** begin **
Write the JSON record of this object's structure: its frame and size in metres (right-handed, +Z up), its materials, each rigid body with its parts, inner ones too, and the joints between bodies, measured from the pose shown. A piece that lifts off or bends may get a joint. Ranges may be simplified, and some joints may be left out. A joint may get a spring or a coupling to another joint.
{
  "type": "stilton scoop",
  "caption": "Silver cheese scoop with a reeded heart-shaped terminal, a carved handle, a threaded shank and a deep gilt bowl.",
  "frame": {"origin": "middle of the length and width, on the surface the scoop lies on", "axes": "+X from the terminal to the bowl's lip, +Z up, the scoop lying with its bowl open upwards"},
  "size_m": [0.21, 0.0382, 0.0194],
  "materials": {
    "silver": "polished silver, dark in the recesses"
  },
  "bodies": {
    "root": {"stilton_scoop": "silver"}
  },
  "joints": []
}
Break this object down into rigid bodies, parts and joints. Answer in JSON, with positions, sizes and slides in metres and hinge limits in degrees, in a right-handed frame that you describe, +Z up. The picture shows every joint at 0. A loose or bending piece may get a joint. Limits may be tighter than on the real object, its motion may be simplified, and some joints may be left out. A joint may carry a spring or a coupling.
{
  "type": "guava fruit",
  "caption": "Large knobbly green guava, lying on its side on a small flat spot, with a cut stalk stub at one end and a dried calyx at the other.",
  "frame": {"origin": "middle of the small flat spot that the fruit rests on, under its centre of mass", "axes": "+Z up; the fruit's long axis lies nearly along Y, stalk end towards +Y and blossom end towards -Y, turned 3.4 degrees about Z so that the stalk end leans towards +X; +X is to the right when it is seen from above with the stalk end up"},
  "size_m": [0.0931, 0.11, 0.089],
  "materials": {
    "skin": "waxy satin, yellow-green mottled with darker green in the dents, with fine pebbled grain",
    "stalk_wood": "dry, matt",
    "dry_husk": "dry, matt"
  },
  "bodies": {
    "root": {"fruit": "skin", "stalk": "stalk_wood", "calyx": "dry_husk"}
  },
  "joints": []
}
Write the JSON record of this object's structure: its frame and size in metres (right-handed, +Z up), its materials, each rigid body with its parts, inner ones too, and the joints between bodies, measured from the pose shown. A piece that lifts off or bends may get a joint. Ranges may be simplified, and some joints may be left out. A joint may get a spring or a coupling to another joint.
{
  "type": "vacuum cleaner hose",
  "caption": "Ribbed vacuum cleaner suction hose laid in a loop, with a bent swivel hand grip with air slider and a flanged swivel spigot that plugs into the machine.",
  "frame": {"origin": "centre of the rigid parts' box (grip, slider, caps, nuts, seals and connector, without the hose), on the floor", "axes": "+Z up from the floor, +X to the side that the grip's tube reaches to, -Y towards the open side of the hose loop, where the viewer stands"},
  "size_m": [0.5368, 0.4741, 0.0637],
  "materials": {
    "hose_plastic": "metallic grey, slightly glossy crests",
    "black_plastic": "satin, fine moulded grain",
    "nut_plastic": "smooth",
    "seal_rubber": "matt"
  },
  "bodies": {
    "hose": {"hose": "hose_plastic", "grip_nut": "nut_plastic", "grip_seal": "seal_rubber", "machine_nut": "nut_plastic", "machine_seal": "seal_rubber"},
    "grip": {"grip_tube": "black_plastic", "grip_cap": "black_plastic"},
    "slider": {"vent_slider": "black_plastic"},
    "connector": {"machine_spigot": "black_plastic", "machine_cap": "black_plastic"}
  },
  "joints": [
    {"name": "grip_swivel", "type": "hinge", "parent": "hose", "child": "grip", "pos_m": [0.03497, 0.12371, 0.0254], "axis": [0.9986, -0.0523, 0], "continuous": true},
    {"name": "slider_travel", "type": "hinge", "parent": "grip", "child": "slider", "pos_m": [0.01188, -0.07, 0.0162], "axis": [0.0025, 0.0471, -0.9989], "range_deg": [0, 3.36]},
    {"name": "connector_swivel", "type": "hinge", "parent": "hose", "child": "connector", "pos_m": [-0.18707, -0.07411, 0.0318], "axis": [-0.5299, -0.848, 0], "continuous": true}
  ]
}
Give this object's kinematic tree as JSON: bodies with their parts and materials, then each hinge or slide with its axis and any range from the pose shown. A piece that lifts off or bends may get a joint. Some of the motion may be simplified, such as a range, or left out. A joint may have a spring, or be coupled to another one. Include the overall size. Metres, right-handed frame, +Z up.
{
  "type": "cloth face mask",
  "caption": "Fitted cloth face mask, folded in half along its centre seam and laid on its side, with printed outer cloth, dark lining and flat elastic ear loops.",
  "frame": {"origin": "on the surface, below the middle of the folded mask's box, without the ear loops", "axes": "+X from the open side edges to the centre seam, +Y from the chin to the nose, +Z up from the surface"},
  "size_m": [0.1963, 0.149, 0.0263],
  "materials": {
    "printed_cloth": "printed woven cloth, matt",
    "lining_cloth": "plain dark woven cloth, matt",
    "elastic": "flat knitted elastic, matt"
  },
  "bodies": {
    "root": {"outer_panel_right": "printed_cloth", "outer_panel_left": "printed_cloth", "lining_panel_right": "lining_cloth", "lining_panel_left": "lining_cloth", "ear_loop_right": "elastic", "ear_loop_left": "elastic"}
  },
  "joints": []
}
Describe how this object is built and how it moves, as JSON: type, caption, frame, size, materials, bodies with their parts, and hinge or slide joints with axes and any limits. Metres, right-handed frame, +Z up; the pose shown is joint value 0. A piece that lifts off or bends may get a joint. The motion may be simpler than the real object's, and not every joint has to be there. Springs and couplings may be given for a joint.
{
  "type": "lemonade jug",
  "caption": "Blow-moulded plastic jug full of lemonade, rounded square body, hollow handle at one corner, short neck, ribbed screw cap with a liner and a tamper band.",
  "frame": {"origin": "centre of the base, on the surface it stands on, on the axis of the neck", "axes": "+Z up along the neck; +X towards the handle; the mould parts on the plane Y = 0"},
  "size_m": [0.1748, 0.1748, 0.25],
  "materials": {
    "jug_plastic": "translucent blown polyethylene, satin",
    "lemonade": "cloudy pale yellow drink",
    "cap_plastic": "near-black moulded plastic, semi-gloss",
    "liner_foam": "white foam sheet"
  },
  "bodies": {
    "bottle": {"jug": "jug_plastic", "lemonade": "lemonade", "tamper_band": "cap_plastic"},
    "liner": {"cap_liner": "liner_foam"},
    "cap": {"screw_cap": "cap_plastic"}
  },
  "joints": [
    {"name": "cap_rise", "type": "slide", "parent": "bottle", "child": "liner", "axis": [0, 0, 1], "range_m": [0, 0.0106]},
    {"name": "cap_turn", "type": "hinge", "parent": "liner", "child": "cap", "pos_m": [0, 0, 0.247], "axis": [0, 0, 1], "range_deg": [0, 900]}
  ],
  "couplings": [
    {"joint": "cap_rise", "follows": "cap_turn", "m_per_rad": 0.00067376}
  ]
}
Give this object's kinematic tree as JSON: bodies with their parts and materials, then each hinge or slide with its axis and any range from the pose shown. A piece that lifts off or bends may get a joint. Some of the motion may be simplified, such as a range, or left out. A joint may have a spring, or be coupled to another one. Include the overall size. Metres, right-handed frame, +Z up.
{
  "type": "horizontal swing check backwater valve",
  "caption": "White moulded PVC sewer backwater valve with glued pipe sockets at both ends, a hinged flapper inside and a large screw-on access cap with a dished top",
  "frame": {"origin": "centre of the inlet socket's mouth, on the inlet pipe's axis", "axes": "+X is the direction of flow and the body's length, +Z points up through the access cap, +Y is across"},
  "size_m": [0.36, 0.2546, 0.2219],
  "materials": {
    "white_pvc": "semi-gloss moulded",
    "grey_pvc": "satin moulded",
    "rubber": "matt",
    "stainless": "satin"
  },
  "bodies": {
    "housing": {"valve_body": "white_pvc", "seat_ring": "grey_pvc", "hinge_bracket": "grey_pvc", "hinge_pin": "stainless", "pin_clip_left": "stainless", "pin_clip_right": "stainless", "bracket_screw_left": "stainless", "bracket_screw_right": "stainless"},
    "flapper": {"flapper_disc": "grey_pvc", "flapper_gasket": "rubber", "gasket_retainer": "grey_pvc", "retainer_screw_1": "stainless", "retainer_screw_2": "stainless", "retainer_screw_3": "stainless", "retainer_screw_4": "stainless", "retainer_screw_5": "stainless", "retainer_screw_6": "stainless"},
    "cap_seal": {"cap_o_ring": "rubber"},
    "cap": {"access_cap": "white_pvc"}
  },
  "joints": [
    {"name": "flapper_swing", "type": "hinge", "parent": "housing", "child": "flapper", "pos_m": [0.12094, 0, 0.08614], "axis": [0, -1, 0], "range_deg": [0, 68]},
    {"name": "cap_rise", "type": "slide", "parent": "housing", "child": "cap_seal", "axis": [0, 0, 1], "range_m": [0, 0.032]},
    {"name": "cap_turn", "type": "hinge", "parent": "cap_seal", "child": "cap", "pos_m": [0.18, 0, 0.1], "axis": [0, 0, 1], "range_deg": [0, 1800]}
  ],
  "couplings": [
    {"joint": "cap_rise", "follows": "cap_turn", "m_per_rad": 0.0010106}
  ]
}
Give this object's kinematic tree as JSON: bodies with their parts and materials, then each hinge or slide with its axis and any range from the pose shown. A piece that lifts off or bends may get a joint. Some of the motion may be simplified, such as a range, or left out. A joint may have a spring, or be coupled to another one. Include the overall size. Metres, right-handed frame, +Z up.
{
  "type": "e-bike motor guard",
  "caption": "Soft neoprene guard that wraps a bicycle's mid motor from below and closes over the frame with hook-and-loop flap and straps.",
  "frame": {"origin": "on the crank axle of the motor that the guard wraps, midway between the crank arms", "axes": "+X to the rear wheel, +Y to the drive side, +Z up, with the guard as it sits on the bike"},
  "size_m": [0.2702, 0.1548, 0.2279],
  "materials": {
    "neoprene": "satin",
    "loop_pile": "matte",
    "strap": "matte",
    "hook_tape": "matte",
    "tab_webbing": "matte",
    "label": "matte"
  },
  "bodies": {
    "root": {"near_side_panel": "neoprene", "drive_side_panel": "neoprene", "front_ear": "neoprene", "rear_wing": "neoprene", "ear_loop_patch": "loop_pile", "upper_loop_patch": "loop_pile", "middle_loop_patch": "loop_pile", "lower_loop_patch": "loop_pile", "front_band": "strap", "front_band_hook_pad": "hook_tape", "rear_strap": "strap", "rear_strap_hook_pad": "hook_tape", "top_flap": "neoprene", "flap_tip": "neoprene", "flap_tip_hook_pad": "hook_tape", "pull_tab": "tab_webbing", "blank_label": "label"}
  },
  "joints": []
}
** end **
Exercise aim: Pick out each line in the material containing "into".

Full response:
Break this object down into rigid bodies, parts and joints. Answer in JSON, with positions, sizes and slides in metres and hinge limits in degrees, in a right-handed frame that you describe, +Z up. The picture shows every joint at 0. A loose or bending piece may get a joint. Limits may be tighter than on the real object, its motion may be simplified, and some joints may be left out. A joint may carry a spring or a coupling.
  "caption": "Ribbed vacuum cleaner suction hose laid in a loop, with a bent swivel hand grip with air slider and a flanged swivel spigot that plugs into the machine.",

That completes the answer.